Why is Carbon Farming is good

  • Climate Friendly: Carbon farming promises a bold new agricultural business model — one that fights climate change, creates jobs, and saves farms that might otherwise be unprofitable. In essence, a climate solution, and increased income generation opportunity and ensuring a food security net for the population.
  • Optimising Carbon Capture: It is a whole farm approach to optimising carbon capture on working landscapes by implementing practices that are known to improve the rate at which CO2 is removed from the atmosphere and stored in plant material and/or soil organic matter. Carbon farming can incentivise our farmers to introduce regenerative practices in their agricultural processes helping them shift their focus from improving yields to functioning ecosystems and sequestering carbon that can be sold or traded in carbon markets.
  • Farmer Friendly: It not only improves the health of soil but can also result in improved quality, organic and chemical-free food (farm-to-fork models) along with boosted/secondary income from carbon credits for the marginalised farmers.

What Steps can be Taken to Encourage Carbon Farming

  • Tapping the Potential of Soil: Soil is one of the most untapped and underutilised defences against climate change and acts as an efficient carbon sink. India should capitalise on it to achieve its Net Zero target and decarbonising pathway. Studies show that soil removes about 25% of the world’s fossil-fuel emissions each year and has been the missing link from the globally prescribed carbon management practices and narrative.
  • Legal Backing for Carbon Farming: An extensive and pioneering carbon farming Act with a robust transition plan can effectively demonstrate the idea of creating a carbon sink on working land and farm the way out of climate crisis, improve nutrition, reduce the punishing inequalities within farming communities, alter the land use pattern and provide the much-needed solution to fix our broken food systems.
  • Carbon Credits and Carbon Banks: The farmers can be rewarded through globally tradable carbon credits. Carbon banks can also be created that would buy and sell carbon credits from farmers. These credits could then be sold to corporations needing to offset their emissions.
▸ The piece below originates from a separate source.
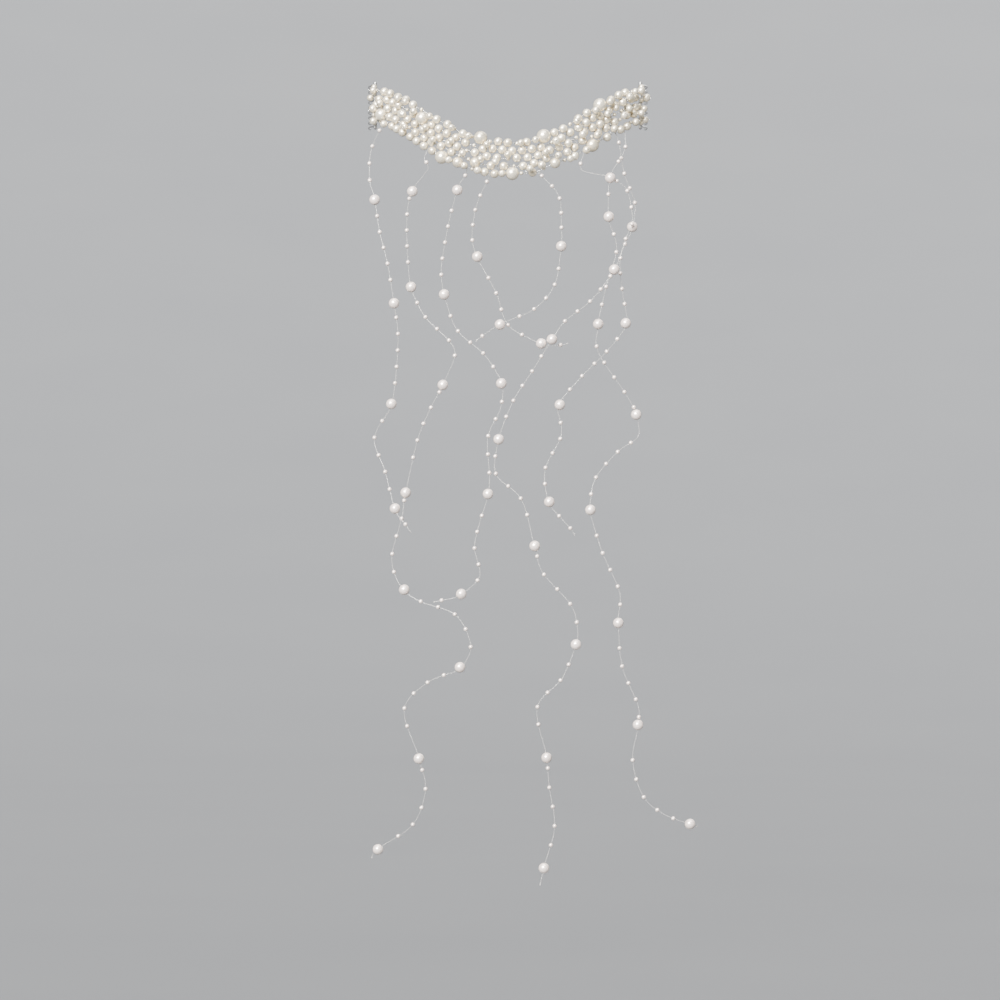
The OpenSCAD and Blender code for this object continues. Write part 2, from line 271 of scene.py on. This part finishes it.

Paying farmers to restore carbon-depleted soils offers a great opportunity for a natural climate solution and to stabilise global warming below 2°C.
  • Collective Participation: For the overall framework of carbon farming to be successful, it would have to include sound policies, public-private partnerships, accurate quantification methodologies and supportive financing to efficiently implement the idea.